For most retail investors, options have a high entry barrier and are not the first choice.

Leveraged ETF Funds

This is a lazy solution designed for retail investors. Leveraged ETFs already incorporate leverage ratios (such as 2x, 3x), so buying them automatically grants leveraged returns.

But note that leveraged ETFs are suitable for short-term trading and not for long-term holding. The reason is that daily rebalancing of positions incurs additional costs, which can eat into long-term gains. Moreover, during market volatility, leveraged ETFs often underperform the broader market.

Contracts for Difference (CFD)

This is currently the most popular mode on overseas trading platforms. CFDs allow you to trade various underlying assets—stocks, indices, forex, precious metals, cryptocurrencies—without owning the actual assets, using only margin.

The advantage of CFDs is straightforward operation—you don’t need to deal with the complexities of margin financing; the risk is higher, as the system will automatically close your position based on your losses. Once the liquidation level is reached, there’s no room for negotiation.

The dual nature of leveraged investing

The beautiful imagination of returns

With proper leverage, small amounts of money can do big business. If you are bullish on a certain cryptocurrency and expect it to rise by 50% in the future:

  • Without leverage: invest 10,000 dollars, earn at most 5,000 dollars
  • With 5x leverage: use 10,000 dollars as margin to trade a 50,000-dollar position, earning 25,000 dollars

That’s why many people are addicted to leverage.

The harsh reality of risks

But if you make the wrong judgment, leverage can push you into hell. Using 5x leverage again, if the market drops 20% in the opposite direction, your entire principal can be lost, and you might even owe money to the trading platform.

This is especially true in the cryptocurrency market. Its volatility far exceeds traditional assets; a negative news event can cause a 50% drop within hours. If you are using 20x leverage, you could be forcibly liquidated within minutes.

Don’t ignore hidden costs

Leverage means borrowing money, which incurs interest. Periodically (usually every 8 hours), you need to pay overnight fees. On some platforms, this fee can be as high as 0.1% of your account balance daily, amounting to 36% annually—a significant expense.

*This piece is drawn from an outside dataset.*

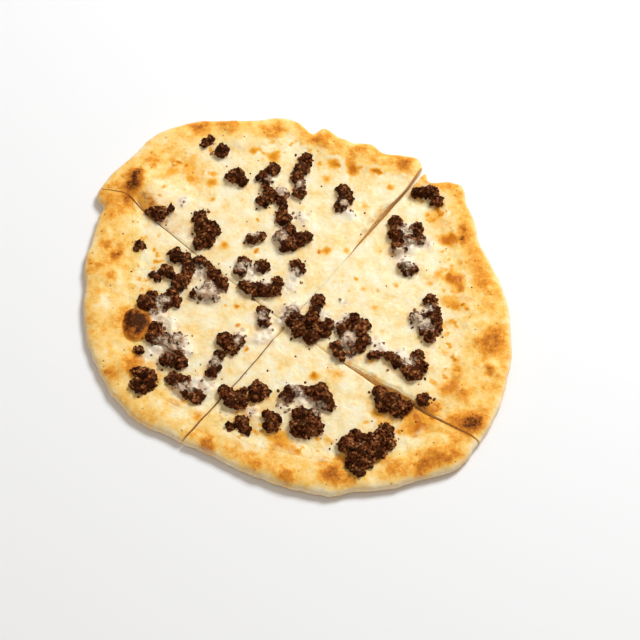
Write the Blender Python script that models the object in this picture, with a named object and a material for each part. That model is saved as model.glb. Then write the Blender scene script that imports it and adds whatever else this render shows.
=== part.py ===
"""Round cheese and sujuk manakish, cut into four slices that still lie together.

Metres, +Z up. Each slice is one leavened bread wedge with a swollen toasted rim and one
layer of melted cheese that runs through to the cuts. Every crumbled sujuk clump is its own
solid, resting on the cheese or on the crust.
"""
import math
import random

import bmesh
import bpy
import numpy as np
from mathutils import Vector, noise
from mathutils.bvhtree import BVHTree

MM = 0.001

# Main sizes in millimetres
BREAD_TOP = 5.6
RIM_MIDDLE = 3.2
RIM_CREST = 8.6
RIM_ROUND = 11.0
CHEESE_GAP = 0.3
CHEESE_THICKNESS = 1.3
CHEESE_EDGE_THICKNESS = 0.5
CUT_HALF_GAP = 0.5
SUJUK_GAP = 0.35
CLUMP_DETAIL = 0.29
CENTRE = (5.636, 21.929)

# Grid of each slice
COLUMNS = 28
CHEESE_ROWS = 8
CREST_ROWS = 3
ROUND_ROWS = 3

# Distance of the outer rim from the crossing of the cuts, as (degrees, mm)
RIM = [
    (-31.5, 153), (-21, 153), (-12, 152), (-5, 152), (4, 151), (14, 150), (22, 148),
    (31, 149), (36, 154), (41, 158), (46, 165), (49, 161), (52, 151), (55.2, 157),
    (58, 162), (62, 159), (67, 154), (70, 157), (75, 154), (79, 156), (83, 161),
    (86, 155), (89, 163), (93, 167), (101, 167), (107, 170), (112, 175), (117, 177),
    (124, 177), (130, 172), (138, 170), (143, 165), (146, 157), (150, 154), (156, 149),
    (164, 146), (170, 140), (176, 138), (183, 136), (190, 133), (200, 129), (212, 125),
    (221, 120), (228, 114), (236, 110), (247, 108), (254, 110), (262, 112), (270, 116),
    (278, 121), (286, 127), (294, 129), (302, 136), (311, 142), (319, 152), (328.5, 153),
]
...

To avoid liquidation, these points must be followed

First, strictly implement stop-loss. Whether trading futures or CFDs, set your stop-loss price at the time of opening the position. Many people’s problem is reluctance to cut losses, resulting in small losses turning into big ones. Remember: exit alive to have a chance to turn things around.

Second, start practicing with low leverage. Don’t jump straight into 20x leverage. Begin with 2x or 3x to gain experience and understand market temperament. Once you can consistently profit, consider increasing leverage.

Third, avoid full positions. Always keep some cash as emergency funds. This way, if a black swan event occurs, you can top up your margin and avoid forced liquidation.

Fourth, avoid trading during high volatility periods. Especially in the cryptocurrency market, major news releases can cause sudden spikes in volatility. If you hold high-leverage positions during such times, liquidation becomes very likely.

Summary: Leverage is a tool, not gambling

Leverage itself is neither good nor bad; it depends on how you use it. Properly applying leverage, combined with scientific risk management and sufficient market knowledge, can indeed help grow wealth. But if you treat it as a gambling tool, you will eventually have to pay the price.

Among futures, options, CFDs, and leveraged ETFs, there is no absolute best choice—only the one most suitable for you. Beginners are advised to start with CFDs or leveraged ETFs, as they are more straightforward. After gaining enough experience, explore the deeper strategies of futures or options.

Remember one thing: the biggest enemy of leverage is not the market, but your greed. Control your positions, execute stop-loss orders diligently, always prioritize survival, and profits will follow naturally.